Ele também comentou o fato de suas histórias serem agora utilizadas em escolas. Com um grau de sofisticação elevado, D’Salete usa a ficção para construir imagens históricas de pessoas negras no período colonial. A representação mais antiga, de sua época como estudante, explica, geralmente mostrava os negros em situação de submissão – contribuir para a mudança dessa percepção é uma de suas missões.

“Ao falar da história do negro no Brasil, na educação, existo algo muito perverso: relacioná-lo sempre à escravidão”, disse. “Tem uma história muito rica anterior a isso, e uma história grande de resistência ao que aconteceu ali. Quero reaver essa memória para ter um contraponto para mostrar para jovens e crianças”, comentou.

Ele compartilhou com alegria uma mensagem de uma estudante de segundo ano do ensino médio que lhe disse ter gostado muito de um de seus livros – “mesmo que fosse leitura obrigatória”.

Cananéa, ativista de comunidades indígenas, quilombolas e caiçaras da região de Paraty, comentou o recente recebimento de patrimônio mundial da Unesco por Paraty. “A cultura viva das comunidades tradicionais tem um valor muito grande dentro desse título, que pode ser um instrumento de luta.

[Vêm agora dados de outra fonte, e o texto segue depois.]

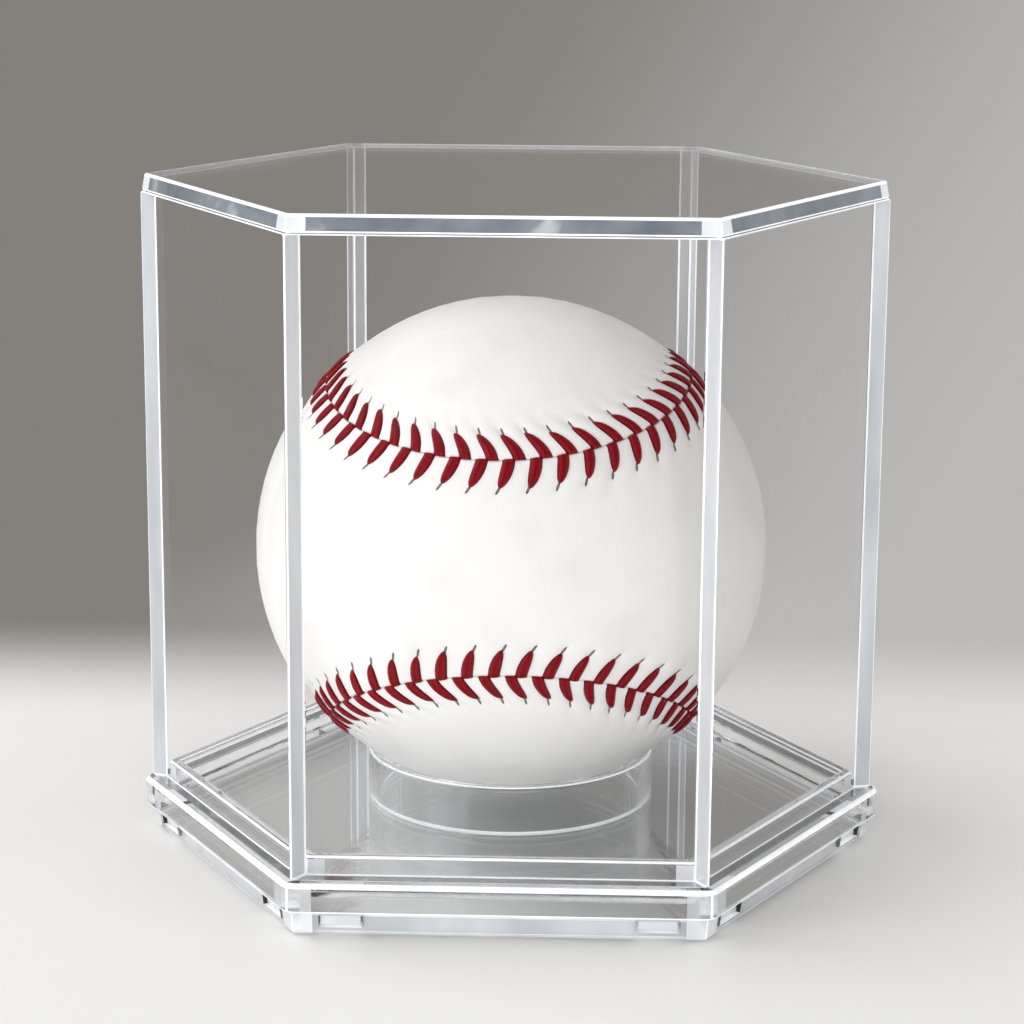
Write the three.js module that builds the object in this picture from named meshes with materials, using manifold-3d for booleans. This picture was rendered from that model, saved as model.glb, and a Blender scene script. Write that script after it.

Por ser um patrimônio mundial, agora tem que ser valorizado por todos. É um entrave mostrar as nossas lutas para as pessoas de fora, falar de preservação da natureza, etc. Essa é uma grande conquista.”

Ela também comentou a importância histórica de Paraty na colonização do Brasil, por ser ponto de chegada para muitos escravos e ponto de escoamento do minério de Minas Gerais. A construção da BR 101 nos anos 1970 desloca, explicou, muitas das comunidades caiçaras da região em direção à serra, o que causa uma série de rupturas nas culturas e os expõe a situações de perigo.

“Nossa resistência se dá no dia a dia, para se manter no território, mas temos que lutar para conquistar direitos básicos também”, comentou. “Não adianta o quilombo ser titulado, ter demarcação de terras, se não conseguimos acesso a educação, saúde, energia elétrica.”

Antes de encerrar a discussão com um poema de Luís Perequê, ela citou Euclides da Cunha, homenageado desta edição da Flip. “O Euclides falava que os sertanejos eram homens fortes. Aqui, os mestiços também são fortes. São várias culturas se conectando. O nosso litoral não deixa de ser os sertões aqui também.”